Minnesota on Thursday reported that more than 2.6 million people in the state had received at least a first dose of COVID-19 vaccine, or 59% of the population of people 16 and older who are eligible to receive it. The state would reach 70% if 3,087,404 people received vaccine.
Technically, Minnesota is closer to that goal than is reported by the state. Its numbers include vaccinations of Minnesotans that took place in Wisconsin and North Dakota, but not in other states — including snowbird states where senior citizens may have received shots in the winter.
Minnesota's total also doesn't include the 59,431 first doses provided by the Minneapolis Veterans Affairs Medical Center — though as a regional center some of those doses went to veterans who live in other states.
The doses not tracked in Minnesota's pandemic data won't have much effect on when the state reaches the 70% goal, said Kris Ehresmann, state infectious disease director. She added that it is an incremental threshold and that the ultimate goal is to vaccinate many more Minnesotans anyway.
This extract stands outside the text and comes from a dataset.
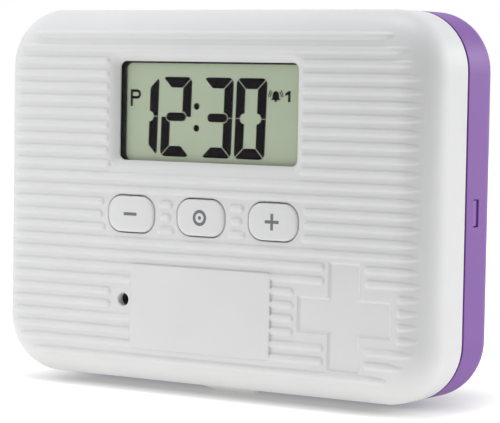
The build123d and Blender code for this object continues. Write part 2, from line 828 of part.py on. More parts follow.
# ---- pill tray -----------------------------------------------------------------
def tray_cells():
    """Centre and size of each compartment, from the tray's outline."""
    width = body_width - 2 * (tray_body_gap + tray_wall)
    height = body_height - 2 * (tray_body_gap + tray_wall)
    cell_width = (width - (tray_columns - 1) * tray_wall) / tray_columns
    cell_height = (height - (tray_rows - 1) * tray_wall) / tray_rows
    cells = []
    for column in range(tray_columns):
        for row in range(tray_rows):
            x = (column - (tray_columns - 1) / 2) * (cell_width + tray_wall)
            z = (row - (tray_rows - 1) / 2) * (cell_height + tray_wall)
            cells.append((x, z, cell_width, cell_height))
    return cells


def pill_tray():
    floor_back = body_depth - wall
    floor_front = floor_back - tray_floor
    tray = slab(outline(tray_body_gap), tray_top_depth, floor_back)
    flange_inset = wall + lip_clearance + lip_wall + tray_flange_gap
    tray += slab(outline(flange_inset), tray_top_depth, tray_top_depth + tray_flange)
    for x, z, width, height in tray_cells():
        cell = slab(Pos(x, z) * RectangleRounded(width, height, cell_corner),
                    tray_top_depth - overrun, floor_front)
        tray -= fillet(edges_at_depth(cell, floor_front), cell_corner)
    flange_back = tray_top_depth + tray_flange
    for side in (-1, 1):
        middle = side * ear_centre
        half = ear_width / 2 + ear_side_clearance + tray_notch_gap
        tray -= bar(middle - half, middle + half,
                    hinge_z - knuckle_radius - notch_floor - tray_notch_gap,
                    body_height / 2, tray_top_depth, flange_back)
    half = latch_width / 2 + latch_side_gap
    tray -= bar(-half, half, bottom, bottom + tray_body_gap, tray_top_depth, flange_back)
    half_height = snap_window_height / 2 - snap_tongue_gap
    half_length = snap_window_length / 2 - snap_tongue_gap
    for side in (-1, 1):
        near = side * (body_width / 2 - tray_body_gap - tray_wall / 2)
        far = side * (body_width / 2 - snap_tongue_inset)
        tray += bar(min(near, far), max(near, far), snap_window_z - half_height,
                    snap_window_z + half_height, snap_window_depth - half_length,
                    snap_window_depth + half_length)
    return tray


# ---- everything ----------------------------------------------------------------
parts = {
    "back_shell": back_shell(),
    "pill_tray": pill_tray(),
    "hinge_pin": hinge_pin(),
    "front_cover": front_cover(),
    "display_window": display_window(),
    "display_gasket": display_gasket(),
    "lcd_panel": lcd_panel(),
    "lcd_reflector": lcd_reflector(),
    "lcd_frame": lcd_frame(),
    "zebra_connectors": zebra_connectors(),
    "keypad_mat": keypad_mat(),
    "circuit_board": circuit_board(),
    "timer_chip": timer_chip(),
    "quartz_crystal": quartz_crystal(),
    "board_screws": board_screws(),
    "alarm_buzzer": alarm_buzzer(),
    "buzzer_leads": buzzer_leads(),
    "coin_cell": coin_cell(),
    "battery_holder": battery_holder(),
    "holder_screws": holder_screws(),
    "battery_contact_negative": battery_contact_negative(),
    "battery_contact_positive": battery_contact_positive(),
    "inner_cover": inner_cover(),
    "cover_screws": cover_screws(),
    "battery_door": battery_door(),
}
for column, name in enumerate(button_names):
    parts[name] = push_button(column - 1)

os.makedirs("parts", exist_ok=True)
for name, shape in parts.items():
    if isinstance(shape, list):
        shape = Compound(children=shape)
    export_step(shape, os.path.join("parts", name + ".step"))
    print(name, len(shape.solids()), round(shape.volume, 1))
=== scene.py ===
# %% [markdown]
# # A pocket pill box with a timer in its lid
# The real object is a flat box of two moulded halves. A white lid with a ribbed
# face carries a clock display, round-cornered push buttons and a sound hole. It is
# hinged at the top on a purple back half that holds a tray for tablets.
# The construction comes in as a fixed frame of exact nodes. This file gives every
# node its finish, adds what is printed, displayed or softly rounded, and sets up
# light and camera.

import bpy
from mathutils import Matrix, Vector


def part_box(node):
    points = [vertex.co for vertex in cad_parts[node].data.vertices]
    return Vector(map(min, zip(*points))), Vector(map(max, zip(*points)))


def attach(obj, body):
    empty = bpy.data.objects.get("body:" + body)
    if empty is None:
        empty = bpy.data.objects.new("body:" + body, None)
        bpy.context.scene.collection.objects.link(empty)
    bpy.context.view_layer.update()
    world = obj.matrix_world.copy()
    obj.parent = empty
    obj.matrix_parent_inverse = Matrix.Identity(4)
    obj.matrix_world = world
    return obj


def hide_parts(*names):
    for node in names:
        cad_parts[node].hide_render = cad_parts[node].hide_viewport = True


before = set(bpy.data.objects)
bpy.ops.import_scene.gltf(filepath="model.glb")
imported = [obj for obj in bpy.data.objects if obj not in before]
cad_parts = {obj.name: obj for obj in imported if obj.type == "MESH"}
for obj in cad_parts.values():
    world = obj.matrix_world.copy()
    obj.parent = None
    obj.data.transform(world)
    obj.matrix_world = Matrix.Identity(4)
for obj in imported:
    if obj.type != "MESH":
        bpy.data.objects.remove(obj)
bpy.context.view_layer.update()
print("nodes in the frame:", len(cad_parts))

# %% [markdown]
# ## Measures
# Blender works in metres, and a small product is easier to think about in
# millimetres, so lengths below are written in millimetres and multiplied by `MM`.
# Places could be typed in as numbers, but they would be wrong as soon as the
# construction changed.

# %% Places read from the frame
import math

import bmesh
import bpy
from mathutils import Matrix, Vector

MM = 0.001
FACE_DEPTH = 0.45               # the flat face lies this far behind the crests of the ribs

shell_low, shell_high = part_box("back_shell")
face_middle_z = (shell_low.z + shell_high.z) / 2
rib_crest_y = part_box("front_cover")[0].y
face_y = rib_crest_y + FACE_DEPTH * MM
panel_front_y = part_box("lcd_panel")[0].y
print("middle of the face:", round(face_middle_z / MM, 2), "mm above the floor")
print("display panel:", round((panel_front_y - face_y) / MM, 2), "mm behind the face")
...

Walz said he was happy to offer the incentive of an earlier end to the mask mandate to people who hesitated to get vaccine. The mandate has been controversial since Walz used his emergency authority to enact it last July, and compliance has been weakening. While 79% of surveyed Minnesotans reported wearing masks in public all the time in mid-February, that rate has dropped to 73%, according to the Institute for Health Metrics and Evaluation in Washington state.
"I'm just putting it in their hands," Walz said. "If you don't like the masks, then let's get vaccinated."
State health and economic commissioners warned that the end of COVID-19 restrictions won't end the pandemic or its impact. Malcolm said the state will still offer guidance on how to reduce risks of infection and that unvaccinated people in particular may be advised to continue wearing masks in public.
Customers won't be rushing back to restaurants and activities just because the restrictions have ended, said Steve Grove, commissioner of the Minnesota Department of Employment and Economic Development.
The use of vaccinations to drive down COVID-19 activity to low levels is needed, he said. "The more consumers who are vaccinated, the stronger our collective consumer confidence is. Quite simply, vaccines equal confidence, and confidence equals economic growth."
Staff writer Liz Navratil contributed to this report.